Store permutated data

Lookup is the most frequent operation in a hash table, therefore it imperative that it is fast. In the patchmap, because the data is ordered by the hash of the key, for each lookup the hash of the key needs to be compared to several other hashes. To speed up this comparison the hashes could be stored alongside the data, like in some other hash tables. Given a bijective hash function and its reciprocal however this space can be saved and instead of storing hash and data we can just store the hash. The data can be computed from the hash.

Resizing allocations

Some allocators are able to resize the allocations, similar to
`realloc`, but no C++ other than `dlib::allocator` expose that
feature. I experimented using resizing and the time to grow and shrink the
table can be reduced, but there are lots of corner cases which need to be
handeled correctly, and that's why this feature is not in the current version
of the patchmap.

lazy rehashing

Resizing without relocating is especially beneficial when there is a way to
craft the hash reduction so that only a fraction of the data actually needs
to move to a new location. The only hash table that I know of that manages
to make use of this ingenious idea is `khash`. When the table size is
a factor of 2, the hash reduction can be as simple as take n bits of the hash.
When growing the table this means that only half of the keys in the table
need to be moved, making the grow operation even cheaper.
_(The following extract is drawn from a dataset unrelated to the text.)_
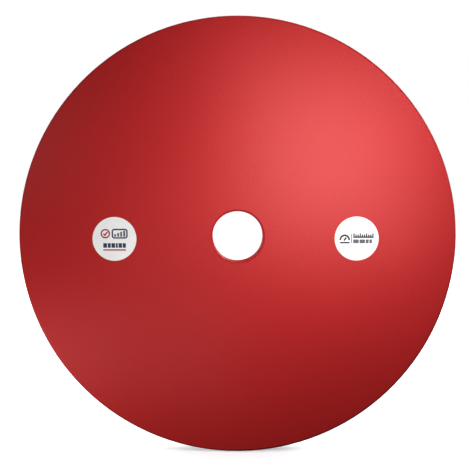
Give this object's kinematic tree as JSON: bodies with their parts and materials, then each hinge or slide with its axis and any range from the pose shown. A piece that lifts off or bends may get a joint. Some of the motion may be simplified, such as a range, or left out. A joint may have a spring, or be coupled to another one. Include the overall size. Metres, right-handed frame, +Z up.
{
  "type": "weight plate",
  "caption": "Round steel barbell weight plate with a flat rear face, a recessed front with raised rim and hub, a central sleeve bore and labels over its calibration plugs.",
  "frame": {"origin": "centre of the central bore, half way through the plate's thickness", "axes": "+Y along the bore, from the flat rear face towards the marked front face; +Z up with the plate standing upright; the two labels lie to the left (-X) and right (+X) of the bore, seen from the rear"},
  "size_m": [0.45, 0.027, 0.45],
  "materials": {
    "red_paint": "satin red paint on steel, white paint on the raised marking",
    "label_film": "white printed vinyl film",
    "zinc_steel": "zinc plated, turned",
    "plain_steel": "plain turned steel, oiled",
    "brass": "plain stamped brass",
    "aluminium": "plain rolled sheet"
  },
  "bodies": {
    "root": {"plate_disc": "red_paint", "label_left": "label_film", "label_right": "label_film", "calibration_plug_left": "zinc_steel", "calibration_plug_right": "zinc_steel", "ballast_slug_left": "plain_steel", "ballast_slug_right": "plain_steel", "trim_disc_left": "brass", "trim_disc_right": "brass", "trim_shim_left": "aluminium", "trim_shim_right": "aluminium"}
  },
  "joints": []
}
If only there was a
way to generalise this trick to arbitrary hash table sizes!

compact hashing

The insertion scheme of the patchmap minimises the offset of the hash of the
key to the position, mapped to the range of available buckets.
This means that roughly `floor(log2(n))` bits of the key can be guessed
from the where the key is stored.
Only storing the differences between the hash and the hash that would be
expected at a given position could save `floor(log2(n))` per key.
At least in theory this is how compact hashing could be adapted to the
patchmap. The devil is in the details, mainly in the alignment.